Slivers (shared edges, floating-point artefacts) are excluded via min_overlap_m2. Both overlapping and fully-contained pairs are detected (i.e., the test is intersection area > threshold, not shapely ‘overlaps’).

Parameters:
  • gdf (GeoDataFrame) – Input GeoDataFrame with polygon geometries.

  • min_overlap_m2 (float) – Minimum intersection area in m² to count as a real overlap. Default 1 m² filters boundary slivers.

  • area_crs (str) – Equal-area CRS for area computation. Default: EPSG:6933.

  • iou (bool) – If True, also return area_left_m2, area_right_m2, iou (intersection-over-union), and overlap_ratio (overlap as a fraction of the smaller polygon’s area) columns.

Returns:

One row per overlapping pair with columns {index_name}_left, {index_name}_right, and overlap_m2. If iou=True, also includes area_left_m2, area_right_m2, iou, and overlap_ratio. Returns an empty DataFrame if no overlaps exceed the threshold.

Return type:

pd.DataFrame

openplaces.geo.polygon.resolve_overlapping_polygons(df: geopandas.GeoDataFrame, keep=None, overlap_ratio_threshold: float = 0.5, iou_threshold: float | None = None, compare_cols: list | None = None, snippet_cols: list | None = None) geopandas.GeoDataFrame#

Resolve substantially overlapping polygon pairs in a GeoDataFrame.

For each overlapping pair, non-ID and non-geometry columns are compared:

  • If identical: the second polygon is dropped (likely a data duplicate).

  • If different: behaviour is controlled by keep:

    • None (default): warn and keep both polygons.

    • True: keep both polygons silently (suppresses warning).

    • False: drop the smaller polygon of each pair.

    • ‘fewest_nulls’: drop the polygon with more null values (None, NaN, ‘’) per pair; fall back to area if tied.

    • {‘prefer_higher’: ‘<column>’}: drop the polygon with the lower value in the named column per pair; fall back to area if tied. Works with ordered categoricals, numerics, or any comparable type.

Parameters:
  • df (GeoDataFrame) – Input GeoDataFrame with polygon geometries.

  • keep (bool or str or dict) – How to resolve overlapping pairs with differing attributes. See above.

  • overlap_ratio_threshold (float or None) – A pair counts as a substantial overlap when the intersection area is at least this fraction of either polygon’s area (i.e. overlap / min(area_left, area_right) >= threshold). This ensures that a small polygon largely covered by a larger one is flagged as an overlap problem. Default 0.5. Set to None to disable.

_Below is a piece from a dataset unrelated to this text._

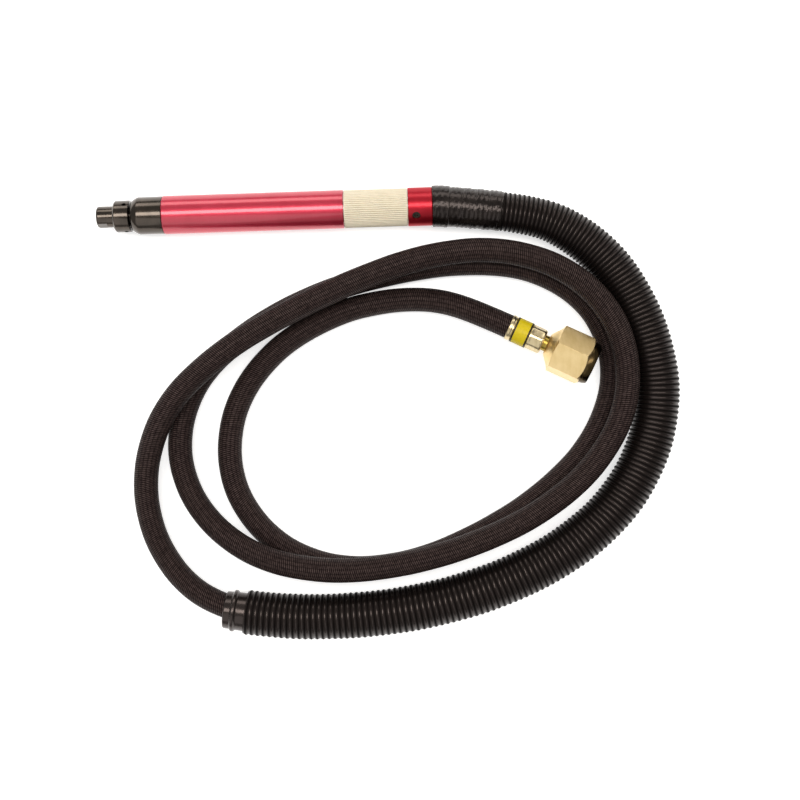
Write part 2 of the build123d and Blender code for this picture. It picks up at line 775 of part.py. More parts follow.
with BuildPart() as exhaust_overhose:
    sweep_tube(neck_path, overhose_neck_radius, overhose_bore_radius)
    sweep_tube(main_path, overhose_radius, overhose_bore_radius)
save(exhaust_overhose, "exhaust_overhose")
overhose_length = neck_path.length + main_path.length
overhose_section = math.pi * (overhose_radius**2 - overhose_bore_radius**2)
neck_section = math.pi * (overhose_neck_radius**2 - overhose_bore_radius**2)
print("overhose length", round(overhose_length, 1), "volume over section times length",
      round(exhaust_overhose.part.volume
            / (neck_path.length * neck_section + main_path.length * overhose_section), 4))

cuff_direction = (overhose_points[-1] - overhose_points[-2]).normalized()
cuff_plane = Plane(origin=overhose_points[-1], z_dir=cuff_direction)
cuff_sections = (
    (0, cuff_seat_length, cuff_seat_radius),
    (cuff_seat_length, cuff_bead_length, cuff_bead_radius),
    (cuff_seat_length + cuff_bead_length, cuff_end_length, cuff_end_radius),
)
with BuildPart() as overhose_cuff:
    for cuff_start, cuff_section_length, cuff_section_radius in cuff_sections:
        with BuildSketch(cuff_plane.offset(cuff_start)):
            Circle(cuff_section_radius)
            Circle(overhose_bore_radius, mode=Mode.SUBTRACT)
        extrude(amount=cuff_section_length)
save(overhose_cuff, "overhose_cuff")

tape_corner = overhose_points[1]
tape_direction = (overhose_points[2] - overhose_points[1]).normalized()
# The last wrap ends square to the bent hose, so its outer edge is what reaches tape_end.
tape_lean = tape_direction.get_angle(Vector(1, 0, 0))
tape_reach = (tape_end - wrap_radius * math.sin(math.radians(tape_lean)) - tape_corner.X) / tape_direction.X

with BuildPart() as tape_wrap:
    with BuildLine() as tape_line:
        FilletPolyline(Vector(band_x, 0, axis_height), tape_corner,
                       tape_corner + tape_direction * tape_reach, radius=overhose_radii[0])
    sweep_tube(tape_line.wire(), wrap_radius, tape_bore_radius)
    ring(band_x, wrap_x, tape_bore_radius, band_radius)
save(tape_wrap, "tape_wrap")

# ======================= air hose =======================
fitting_axis = (hose_points[-1] - hose_points[-2]).normalized()
fitting_plane = Plane(origin=hose_points[-1], x_dir=Vector(0, 0, 1).cross(fitting_axis), z_dir=fitting_axis)
ferrule_radius = hose_radius + ferrule_rise
ferrule_lip_radius = hose_radius + ferrule_lip_rise
crimped_radius = ferrule_radius - ferrule_wall - fit
stem_barb_end = ferrule_length - ferrule_end_wall


def fitting_ring(start, end, inner, outer, mode=Mode.ADD):
    """A plain ring about the hose end's axis, at distances from the hose's visible end."""
    with BuildSketch(fitting_plane.offset(start)) as profile:
        Circle(outer)
        if inner > 0:
            Circle(inner, mode=Mode.SUBTRACT)
    extrude(profile.sketch, amount=end - start, mode=mode)


with BuildLine() as hose_line:
    FilletPolyline(*hose_points, radius=hose_radii)
hose_path = hose_line.wire()

with BuildPart() as air_hose:
    sweep_tube(hose_path, hose_radius, hose_bore_radius)
    fitting_ring(0, stem_barb_end - fit, hose_bore_radius, crimped_radius)
save(air_hose, "air_hose")
hose_section = math.pi * (hose_radius**2 - hose_bore_radius**2)
crimped_volume = math.pi * (crimped_radius**2 - hose_bore_radius**2) * (stem_barb_end - fit)
print("air hose length", round(hose_path.length, 1), "volume over section times length",
      round((air_hose.part.volume - crimped_volume) / (hose_path.length * hose_section), 4))

# ======================= hose end fitting =======================
tag_start = ferrule_lip_length
tag_end = tag_start + tag_length
nut_x = ferrule_length + stem_gap
hex_start = nut_x + nut_cone_length
hex_end = hex_start + hex_length
mouth = hex_end + nut_collar_length
head_start = nut_x + nut_rear_wall + running
wire_place = nut_x + nut_rear_wall / 2

with BuildPart() as hose_ferrule:
    fitting_ring(0, tag_start, 0, ferrule_lip_radius)
    fitting_ring(tag_start, tag_end, 0, ferrule_radius - fit)
    fitting_ring(tag_end, ferrule_length - ferrule_end_wall, 0, ferrule_radius)
    with BuildSketch(fitting_plane.offset(ferrule_length - ferrule_end_wall)):
        Circle(ferrule_radius)
    with BuildSketch(fitting_plane.offset(ferrule_length)):
        Circle(ferrule_radius - ferrule_end_drop)
    loft()
    fitting_ring(0, stem_barb_end, 0, crimped_radius + fit, mode=Mode.SUBTRACT)
    fitting_ring(stem_barb_end, ferrule_length, 0, stem_radius + fit, mode=Mode.SUBTRACT)
save(hose_ferrule, "hose_ferrule")

with BuildPart() as hose_tag:
    fitting_ring(tag_start, tag_end, ferrule_radius, ferrule_radius + tag_thickness)
save(hose_tag, "hose_tag")

with BuildPart() as swivel_stem:
    fitting_ring(0, stem_barb_end, 0, barb_radius)
    fitting_ring(stem_barb_end, head_start, 0, stem_radius)
    fitting_ring(head_start, head_start + stem_head_length, 0, stem_head_radius)
    fitting_ring(0, head_start + stem_head_length, 0, barb_bore_radius, mode=Mode.SUBTRACT)
    fitting_ring(wire_place - retaining_wire_radius - fit, wire_place + retaining_wire_radius + fit,
                 stem_radius - retaining_wire_radius - fit, stem_radius + 1, mode=Mode.SUBTRACT)
save(swivel_stem, "swivel_stem")

with BuildPart() as swivel_retaining_wire:
    with BuildSketch(Plane(origin=fitting_plane.origin, x_dir=fitting_plane.z_dir,
                           z_dir=fitting_plane.y_dir)):
        with Locations((wire_place, stem_radius)):
            Circle(retaining_wire_radius)
    revolve(axis=Axis(fitting_plane.origin, fitting_plane.z_dir))
save(swivel_retaining_wire, "swivel_retaining_wire")

hex_corner_radius = hex_flats / math.sqrt(3)
nut_collar_radius = hex_flats / 2 - nut_collar_drop
with BuildPart() as swivel_nut:
    with BuildSketch(fitting_plane.offset(nut_x)):
        Circle(nut_cone_radius)
    with BuildSketch(fitting_plane.offset(hex_start)):
        Circle(nut_collar_radius)
    loft()
    with BuildSketch(fitting_plane.offset(hex_start)):
        RegularPolygon(hex_corner_radius, 6, rotation=90 - hex_turn)
    extrude(amount=hex_length)
    with BuildSketch(fitting_plane.offset(hex_end)):
        Circle(nut_collar_radius)
    with BuildSketch(fitting_plane.offset(mouth)):
        Circle(nut_collar_radius - nut_collar_taper)
    loft()
    fitting_ring(nut_x, mouth, 0, stem_radius + running, mode=Mode.SUBTRACT)
    fitting_ring(nut_x + nut_rear_wall, mouth, 0, stem_head_radius + body_gap, mode=Mode.SUBTRACT)
    fitting_ring(head_start + stem_head_length + body_gap, mouth, 0, nut_thread_radius, mode=Mode.SUBTRACT)
    fitting_ring(wire_place - retaining_wire_radius - running, wire_place + retaining_wire_radius + running,
                 0, stem_radius + retaining_wire_radius + running, mode=Mode.SUBTRACT)
save(swivel_nut, "swivel_nut")

print("tool length", round(tool_length, 2), "fitting origin", fitting_plane.origin, "axis", fitting_axis)
print("swivel mouth", fitting_plane.origin + fitting_axis * mouth, "thread length",
      mouth - head_start - stem_head_length - body_gap)
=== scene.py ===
"""A pneumatic die grinder with its hoses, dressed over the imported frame."""

import math

import bmesh
import bpy
import numpy as np
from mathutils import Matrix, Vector


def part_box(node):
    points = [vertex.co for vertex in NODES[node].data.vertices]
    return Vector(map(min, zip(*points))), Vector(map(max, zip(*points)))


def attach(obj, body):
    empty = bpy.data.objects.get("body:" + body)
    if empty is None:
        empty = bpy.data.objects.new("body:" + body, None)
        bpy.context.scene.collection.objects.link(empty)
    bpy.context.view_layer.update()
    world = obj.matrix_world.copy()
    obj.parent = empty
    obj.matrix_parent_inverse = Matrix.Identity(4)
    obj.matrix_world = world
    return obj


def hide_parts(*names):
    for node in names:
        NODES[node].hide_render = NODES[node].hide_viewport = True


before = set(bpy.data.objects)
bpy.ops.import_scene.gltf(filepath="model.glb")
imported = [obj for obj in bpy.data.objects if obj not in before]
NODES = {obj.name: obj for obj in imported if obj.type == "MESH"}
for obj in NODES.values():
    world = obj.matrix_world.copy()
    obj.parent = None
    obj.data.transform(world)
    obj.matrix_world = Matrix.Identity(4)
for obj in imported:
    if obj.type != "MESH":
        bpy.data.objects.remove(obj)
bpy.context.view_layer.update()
MM = 0.001


def span(node):
    """A node's two ends along the tool, in millimetres."""
    low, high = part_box(node)
    return low[0] / MM, high[0] / MM


def outer_radius(node):
    """Half of a node's height, in millimetres."""
    low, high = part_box(node)
    return (high[2] - low[2]) / 2 / MM


NOSE_X, NUT_END = span("collet_nut")
CAP_X, SKIRT_END = span("nose_cap")
HOUSING_X, THROTTLE_X = span("motor_housing")
COLLAR_X, BAND_X = span("rear_collar")
TAPE_END = span("tape_wrap")[1]
NUT_GAP, CAP_GAP = 0.3, 0.9  # open gaps before and behind the chuck
HOSE_OFFSET = 2.5  # from the rear collar's end to the first point of both hoses
CHUCK_X = NUT_END + NUT_GAP
CHUCK_END = CAP_X - CAP_GAP
HOSE_X = BAND_X + HOSE_OFFSET
BODY_R, CAP_R, RING_R = (outer_radius(node) for node in ("motor_housing", "nose_cap", "throttle_ring"))
NUT_R, CHUCK_R, BAND_R = (outer_radius(node) for node in ("collet_nut", "chuck_body", "tape_wrap"))
AXIS_Z = (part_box("motor_housing")[0][2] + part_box("motor_housing")[1][2]) / 2 / MM


# ---------------------------------------------------------------- node materials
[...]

  • iou_threshold (float or None) – Minimum intersection-over-union to treat two polygons as overlapping (i.e. overlap / (area_left + area_right - overlap) >= threshold). IoU is symmetric and size-agnostic, making it well suited for establishing identity between two polygon datasets (e.g. matching a predicted footprint to a reference). Not applied by default (None).

  • compare_cols (list of str, optional) – Columns used to detect identical vs differing pairs. If None, all columns except geometry and columns containing ‘_id’ are used.

  • snippet_cols (list of str, optional) – Columns shown in the warning data snippet (first 5). If None, the first 5 of compare_cols are used.

Returns:

DataFrame with overlapping duplicates removed (when applicable).

Return type:

GeoDataFrame

openplaces.geo.polygon.overlay_polygons(layer1, layer2, columns: list[str] | None = None, geom: bool = False, iou: bool = False, suffixes: tuple[str, str] | None = None, how: str = 'intersection') pandas.DataFrame | gpd.GeoDataFrame#

Intersect two polygon datasets in memory using geopandas.

Parameters:
  • layer1 – GeoDataFrame or path to an attribute parquet file (read with openplaces.io.read_parquet).

  • layer2 – GeoDataFrame or path to an attribute parquet file (read with openplaces.io.read_parquet).

  • columns – Extra columns to carry from the attribute tables into the result.

  • geom – If True, return intersection geometry.

  • iou – If True, compute intersection-over-union. Areas are in m² (EPSG:6933). Unmatched/leftover rows get NaN.

  • suffixes – Required when both tables share the same index name, or when a requested column exists in both tables.

  • how ({'intersection', 'union', 'identity'}) – Overlay type.